Buzo: As mulheres tem se posicionado contra o machismo, qual sua posição quanto a isso ?
Michele Santos:
Estamos juntas! Acredito que todo mundo na cena dos saraus acompanhou o movimento “não poetize o machismo”. E como toda ruptura, rasga, abre ferida. E não foi fácil, não está sendo. Acontece que as mulheres estão nos saraus, estão produzindo e não aceitamos mais comportamentos misóginos e de refutação a nossa visibilidade. Parece fácil falando, mas você veja, por exemplo, ainda existe a poetisa como figura dum inconsciente coletivo que alude à moça que faz poeminha fácil de amor. O problema aqui nem é o amor, critico não a temática, mas essa passividade que se espera de nós. Não, queridos, nossa arte não é menor, não é medrosa, não é fácil. Por isso incentivo e apoio a produção feminina – e feminista. A gente não é só público, a gente publica - e quer nosso espaço. Aconselho saberem sobre o Projeto Margens (http://margens.com.br/ e no facebook: https://www.facebook.com/pelasmargens/ ), mapeamento de escritoras que é também tese de mestrado e um projeto lindo de visibilidade pra escrita feminina.


Buzo: O que você gosta de fazer em São Paulo e no seu bairro?
Michele Santos:
Shows, parques, saraus, a sala da minha casa cheirando a café com livros abertos ou um texto em construção. Acho que por trabalhar em escolas nas imediações, não consigo fazer muito bem essa separação São Paulo/bairro. O centro é rápido, me dá urgências, muitas vezes me sinto até “bairrista”, me conforta estar no meu canto (e a quem não?). Me rememorou um poemeto meu: “A cidade me selva”. É isso.
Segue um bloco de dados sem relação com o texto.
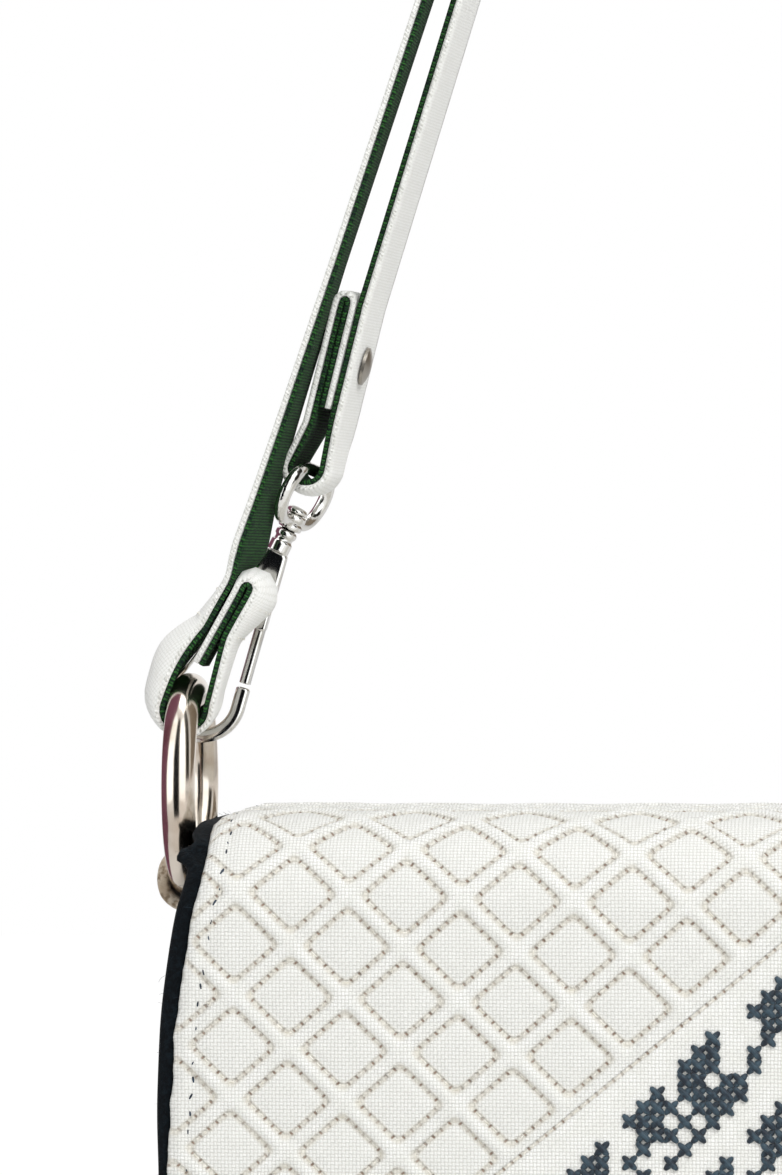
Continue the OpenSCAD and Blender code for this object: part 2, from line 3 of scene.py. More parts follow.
import bpy
import numpy as np
from mathutils import Matrix, Vector


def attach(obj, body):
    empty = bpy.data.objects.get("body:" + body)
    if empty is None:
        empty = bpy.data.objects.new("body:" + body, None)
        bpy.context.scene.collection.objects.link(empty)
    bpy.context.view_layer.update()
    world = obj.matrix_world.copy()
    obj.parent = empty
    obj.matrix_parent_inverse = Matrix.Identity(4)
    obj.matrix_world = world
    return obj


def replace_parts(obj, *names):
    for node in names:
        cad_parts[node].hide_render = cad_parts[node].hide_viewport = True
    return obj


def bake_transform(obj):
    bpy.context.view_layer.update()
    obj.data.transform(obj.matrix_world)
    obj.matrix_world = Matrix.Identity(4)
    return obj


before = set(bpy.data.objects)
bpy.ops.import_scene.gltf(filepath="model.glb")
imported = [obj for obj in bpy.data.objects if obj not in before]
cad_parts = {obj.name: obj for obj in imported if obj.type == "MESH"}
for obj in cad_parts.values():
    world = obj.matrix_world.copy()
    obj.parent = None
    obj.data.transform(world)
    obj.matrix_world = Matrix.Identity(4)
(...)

Buzo: Como está sendo divulgar, lançar e espalhar por ai o Toda Via,?
Michele Santos:
Sendo uma obra independente, a divulgação e distribuição finda por ser um corre nosso, aquela coisa do “nós por nós”. Tenho feito lançamentos em alguns saraus, divulgado a página do livro na rede...não posso esquecer dos parceiros que têm dado uma força grande, divulgando e construindo pontes pro livro chegar mais longe. Chamo-os de “a gente literários” (assim mesmo, separadinho), uns amados, esses. Tenho recebido também uns retornos incríveis, sentido que os poemas ali têm tocado os leitores e o quanto é imensurável essa sensação de que a poesia tá cumprindo seu papel. Gratidão que não cabe dentro.


Buzo: Quais seu autores preferidos ?
Michele Santos:
Essa é difícil. Geralmente são os últimos que me pegam...não vou citar nomes porque sei que vai faltar gente, e tem muita gente boa, e o maior barato é que a maioria é gente que conheço – num é delícia isso? Então vou citar os autores dos dois últimos livros que me deram esse punch, na prosa o Luiz Rufatto com o Flores Artificiais, que é escritor aqui de SP, e na poesia, Regina Azevedo, poeta do RN que a gente conhece e fica de cara com a maturidade da escrita em tão pouca idade, recém completou 16, com seu Carcaça.


Buzo: Três coisas boas de 2015 ?
Michele Santos:
O processo de construção e lançamento do livro, ter revisto minha avó em Alagoas num período difícil do ano em que eu precisava de nortes (literalmente) e de ser acarinhada, o levante dos estudantes contra o fechamento das escolas estaduais.


Buzo: O que espera de 2016 que se inicia e quais seus projetos ?
Michele Santos:
Seja um ano bonito pro Toda via, - logo, muito trabalho à frente, além da trabalheira já cotidiana que é atuar na educação. Prum futuro próximo já adianto que rolarão algumas coisas em prosa, mas de verdade mesmo, projeto viver bem o presente das coisas.



Buzo: Considerações finais e um salve pra quem vai ler essa entrevista ?
Michele Santos:
Leiam meu livro, mas não só ele. Procurem saber dessa cena literária, artística, que não consta do catálogo das grandes livrarias, procurem saber dos zineiros, dos artistas locais, dos ativistas. O best seller muitas vezes é uma construção midiática, artificial. Tem coisa boa além das pontes que separam os centros das margens. No mais, forte abraço a quem chegou até aqui e espero vê-los nos por-aís da vida.